Há 200 anos, o Brasil se desprendia das amarras de Portugal e declarou sua independência, a partir de então, o gigantesco território na América do Sul, então colônia portuguesa, passaria a ter mais autonomia e suas próprias leis. O Diário da Manhã conversou com dois historiadores para entender o processo de independência e as marcas deixadas por ela.
O historiador e antropólogo Túlio Fernando Mendanha explica que o processo, no entanto, "foi planejado grupos políticos nacionais, que, na época visavam a ampliação e manutenção da autonomia política herdada do decreto de 1815 expedido por D. João VI (pai de D. Pedro I) que transformava o Brasil em parte do Reino."
"Este decreto nos retirava da condição de Colônia portuguesa, a meu ver a construção dessa autonomia política pós independência é uma de nossas heranças mais importantes, pois enquanto nação passamos a caminhar de maneira menos dependente de Portugal", comenta o historiador.
Túlio explica também que, na construção das narrativas históricas, existe essa espécie de elaboração de grandes heróis, que comumente são homens brancos e ricos.
"Isso provoca esquecimento de outros personagens importantes em acontecimentos históricos relevantes", explica.
"Por detrás de D. Pedro I existia toda uma série de grupos que o apoiavam, o verdadeiro patriarca da Independência, responsável por manejar tais interesses foi José Bonifácio de Andrada, mentor de D.Pedro e a esposa do Imperador, Dona Maria Leopoldina", afirma.
Em busca da identidade
A Doutora em História pela Universidade Federal de Goiás (UFG), Anna Paula Teixeira Daher, afirma que o Brasil ainda está em busca pela sua identidade.
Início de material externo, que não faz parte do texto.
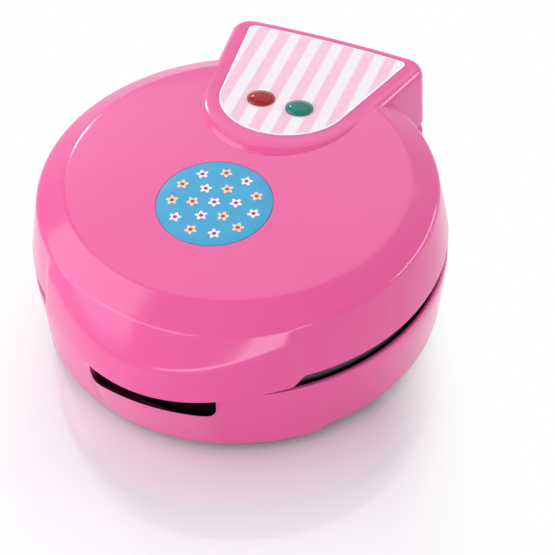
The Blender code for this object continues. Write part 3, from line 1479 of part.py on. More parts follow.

"Do ponto de vista histórico, e eu queria lembrar que esse ano marca o bicentenário da independência e o centenário da Semana de Arte Moderna de 1922, o que se vê é que o Brasil traça um caminho em busca do que é ser brasileiro. E ate hoje não há um acordo. E, nessa busca, alterna entre negar o europeu, negar o que entende por tradicional, e depois abraçar todas essas características de novo", opina.
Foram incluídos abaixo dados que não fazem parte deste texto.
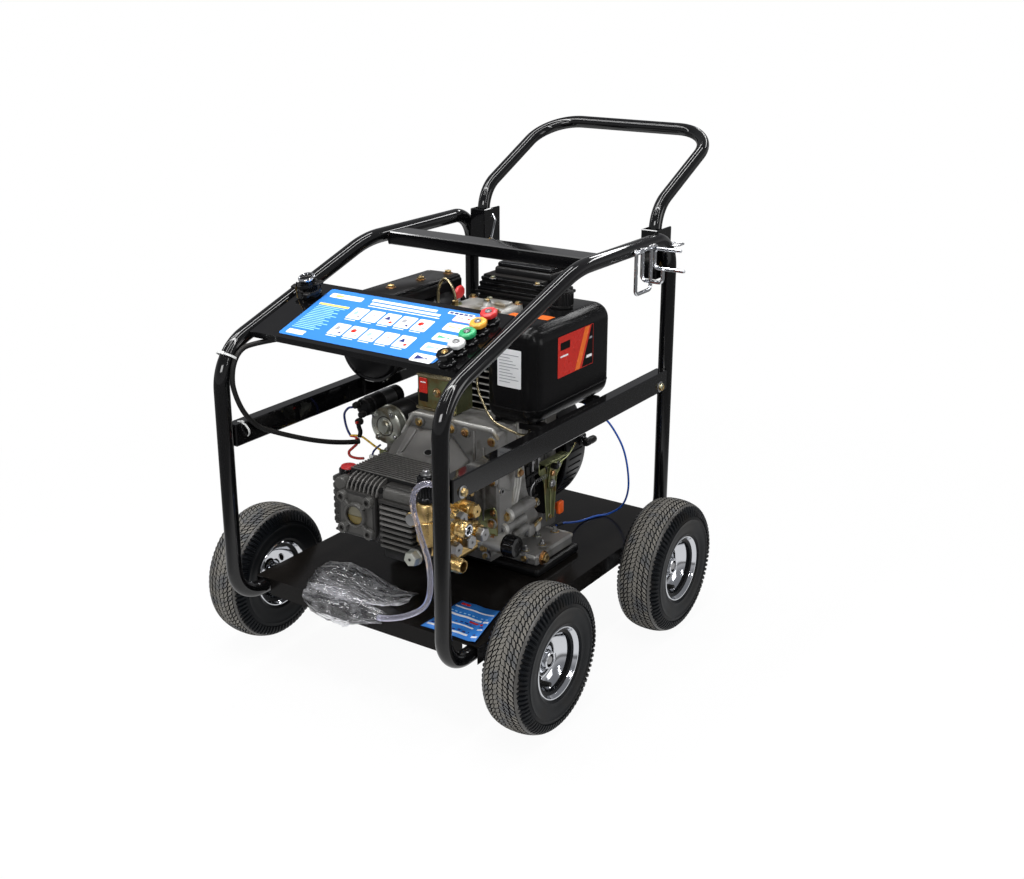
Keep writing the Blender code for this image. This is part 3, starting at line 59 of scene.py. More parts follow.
random.seed(7)

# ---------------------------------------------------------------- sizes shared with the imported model

TUBE_R = 14
HOOP_X = 232
POST_Y = 370
HOOP_LOW_Z, HOOP_TOP_Z = 154, 745
SLOPE = radians(18.2)
SLOPE_START_Z = 614.5
FRONT_BEND_R, UPPER_BEND_R, CORNER_BEND_R = 90, 250, 60
TRAY_TOP_Z = 170.8
PANEL_RISE = 8
NOZZLE_X, NOZZLE_FIRST_Y, NOZZLE_PITCH = 190, -291.5, 31.5
SWITCH_X, SWITCH_Y = -186, -183
WHEEL_X = 312.6
WHEEL_YS = {"front": -205.6, "rear": 241.7}
TYRE_R = 130
HANDLE_TUBE_R = 12.5
HANDLE_X, HANDLE_Y = 200, 368
PIVOT_Z = 690
HANDLE_FOOT = 14
HANDLE_BEND_Z = 792
HANDLE_BAR_Y = 620
HANDLE_RISE = radians(25.5)
HANDLE_LOW_BEND_R, HANDLE_TOP_BEND_R = 70, 85
HOOK_R = 3.5
HOOK_LOW_Z, HOOK_TOP_Z = 665, 741
HOOK_FRONT_Y, HOOK_REAR_Y = 205, 262
CRANK_Z = 347
STARTER_X, STARTER_Z = -101.6, 430
UNLOADER_X, UNLOADER_Y = 138, -284.5
BELL_LEFT = 0.72  # share of the bell's half width on its left side
TREAD_BLOCKS, SHOULDER_TEETH, SHOULDER_LUGS = 84, 96, 80  # round one tyre
FILM_POINTS, FILM_CREASES = 132, 54
FILM_LOW_Z, FILM_EDGE_Z = TRAY_TOP_Z + 1.2, 142  # the film's lowest level on the tray, and in front of it

SIDES = {-1: "left", 1: "right"}
AXES = {
    "X": Matrix(((0, 0, 1, 0), (1, 0, 0, 0), (0, 1, 0, 0), (0, 0, 0, 1))),
    "-X": Matrix(((0, 0, -1, 0), (-1, 0, 0, 0), (0, 1, 0, 0), (0, 0, 0, 1))),
    "Y": Matrix(((0, 1, 0, 0), (0, 0, 1, 0), (1, 0, 0, 0), (0, 0, 0, 1))),
    "-Y": Matrix(((1, 0, 0, 0), (0, 0, -1, 0), (0, 1, 0, 0), (0, 0, 0, 1))),
    "Z": Matrix.Identity(4),
    "-Z": Matrix(((1, 0, 0, 0), (0, -1, 0, 0), (0, 0, -1, 0), (0, 0, 0, 1))),
}


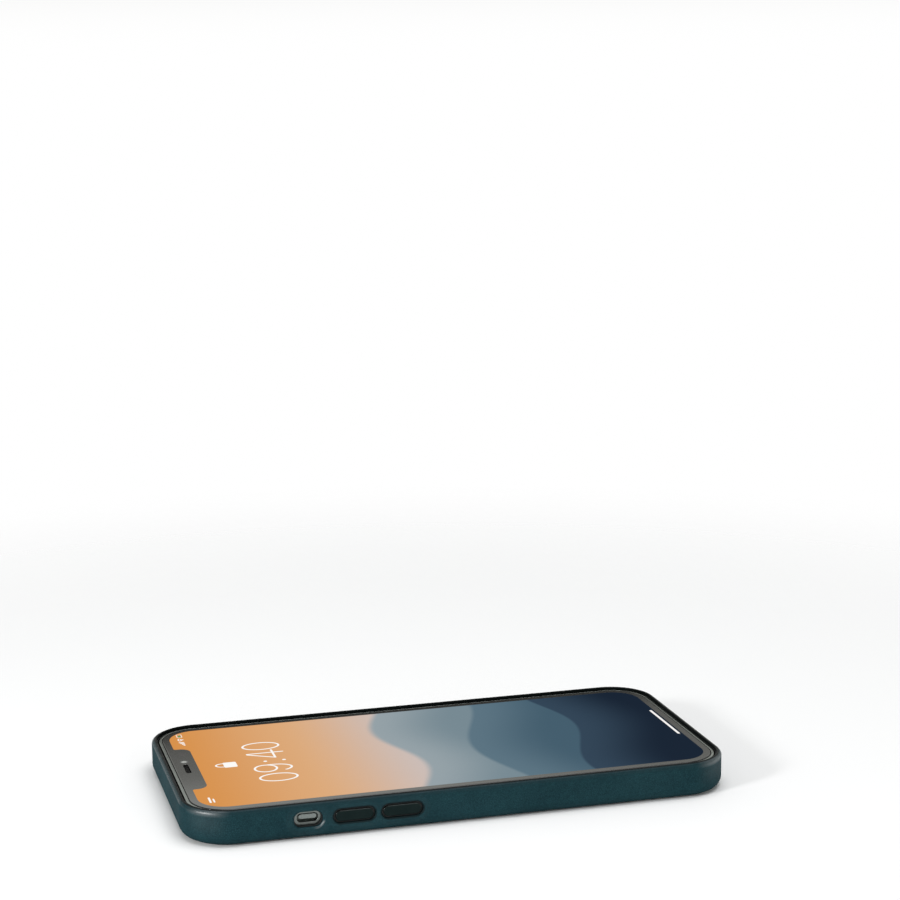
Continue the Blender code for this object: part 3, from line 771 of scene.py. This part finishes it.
def lens_material():
    g = Graph("coated_lens", (0.01, 0.01, 0.014), 0.05, Coat_Weight=1.0, Coat_Roughness=0.02)
    x, y, z = g.xyz()
    r = g.smallest(*[g.length(x - CAMERA_X, y - ly) for ly in LENS_Y])
    base = g.mix(g.step(r, 1.0, 1.5), (0.030, 0.022, 0.060), (0.006, 0.006, 0.009))
    base = g.mix(g.step(g.math("ABSOLUTE", r - 2.15), 0.16, 0.05), base, (0.020, 0.026, 0.040))
    base = g.mix(g.step(g.math("ABSOLUTE", r - 3.2), 0.2, 0.08), base, (0.016, 0.016, 0.018))
    base = g.mix(g.step(r, 3.85, 4.0), base, (0.003, 0.003, 0.003))
    g.put("Base Color", base)
    g.put("Roughness", g.step(g.noise(1.0), 0.3, 0.7, 0.04, 0.08))
    rings = g.math("SINE", r * 14.0) * 0.5 + 0.5
    g.bump(rings * g.step(r, 2.2, 2.6) * g.step(r, 3.9, 3.7), 0.05, 0.6)
    return g.mat


def flash_material():
    g = Graph("flash_lens", (0.8, 0.77, 0.62), 0.18, Coat_Weight=1.0, Coat_Roughness=0.05)
    x, y, z = g.xyz()
    r = g.length(x - CAMERA_X, y - FLASH_Y)
    rings = g.math("ABSOLUTE", g.math("FRACT", r * 2.6) - 0.5) * 2.0
    base = g.mix(rings, (0.62, 0.58, 0.44), (0.86, 0.84, 0.74))
    chip = g.largest(g.math("ABSOLUTE", x - CAMERA_X) - 0.75, g.math("ABSOLUTE", y - FLASH_Y) - 0.75)
    g.put("Base Color", g.mix(g.step(chip, 0.15, -0.1) * 0.75, base, (0.90, 0.72, 0.18)))
    g.put("Roughness", g.step(g.noise(0.3), 0.3, 0.7, 0.14, 0.24))
    g.bump(rings, 0.08, 0.7)
    return g.mat


def switch_material():
    """The slider's satin metal, with the warning-coloured strip that shows above it when it is down."""
    g = Graph("switch_metal", (0.62, 0.63, 0.62), 0.3, 1.0)
    x, y, z = g.xyz()
    fine = g.noise(0.07, 3, 0.6, vector=g.stretched(1.0, 0.2, 1.0))
    strip = g.step(z, 6.30, 6.36) * g.step(x, -34.4, -33.9)
    g.put("Base Color", g.mix(strip, g.mix(fine, (0.170, 0.192, 0.184), (0.240, 0.264, 0.254)), (0.80, 0.16, 0.02)))
    g.put("Metallic", 1.0 - strip)
    g.put("Roughness", g.step(fine, 0.3, 0.7, 0.24, 0.38))
    g.bump(fine, 0.005, 0.4)
    return g.mat


def tongue_material():
    g = Graph("contact_tongue", (0.02, 0.02, 0.02), 0.45)
    x, y, z = g.xyz()
    pins = g.step(g.math("ABSOLUTE", g.math("FRACT", x * 2.0) - 0.5), 0.20, 0.26)
    zone = g.step(g.math("ABSOLUTE", x), 2.95, 2.85) * g.step(y, -68.0, -68.3)
    contact = pins * zone
    g.put("Base Color", g.mix(contact, g.mix(g.noise(0.2), (0.012, 0.012, 0.012), (0.03, 0.03, 0.03)), (0.80, 0.60, 0.24)))
    g.put("Metallic", contact)
    g.put("Roughness", g.step(contact, 0.0, 1.0, 0.5, 0.25))
    g.bump(pins * zone, 0.03, 0.6)
    return g.mat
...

A doutora em História comenta sobre a importância de se olhar para as diversidades que compõem o Brasil, que vão muito além dos descendentes de europeus.
"Na minha opinião, o verdadeiro caminho para a independência, principalmente nos últimos anos, tem se voltado para o estudo e a compreensão da diversidade de culturas que construíram o Brasil. Não só da Europa, mas dos povos originários, de África e de tantos outros grupos que para ca migraram (como árabes e japoneses). O caminho é longo, mas é um começo", comenta Anna Paula.
Segundo o historiador Túlio, acontecimentos como a independência repercutem de forma acanhada no cotidiano.
"De fato, ao pintar o quadro da Independência (feito quase 70 anos depois do grito do Ipiranga) Pedro Américo colocou um tropeiro e um carreiro na tela, ambos estão ali para representar ainda que simbolicamente que o povo assistiu o episódio, mas dele não teve ampla participação efetiva, e dele usufruiu pouco em um sentido prático de suas vidas. O povo hoje pode ter acesso a acontecimentos políticos de grande envergadura a partir da internet e das redes sociais que também são instrumentos de mobilização."
Com isso, o historiador faz uma analogia à falta de consciência de classe, que tem grande impacto na maneira como a população se comporta diante de acontecimentos políticos.
"Dito de outra forma, se a independência fosse hoje, provavelmente seria transmitida por lives feitas por quem concordava com o ideal de liberdade e por grupos que, pelos mais diversos interesses gostariam de continuar sendo uma colônia extrativista europeia" finaliza.
Há muito o que se refletir ainda sobre o que é o Brasil, afinal, 200 anos de independência representam a juventude de um país comparado a outros milenares. Valores culturais têm grande discussão em rodas de conversa e salas de aula, fruto de um país onde a população busca pela identidade e, através da história, busca compreender suas origens, que vão muito além de 200 anos.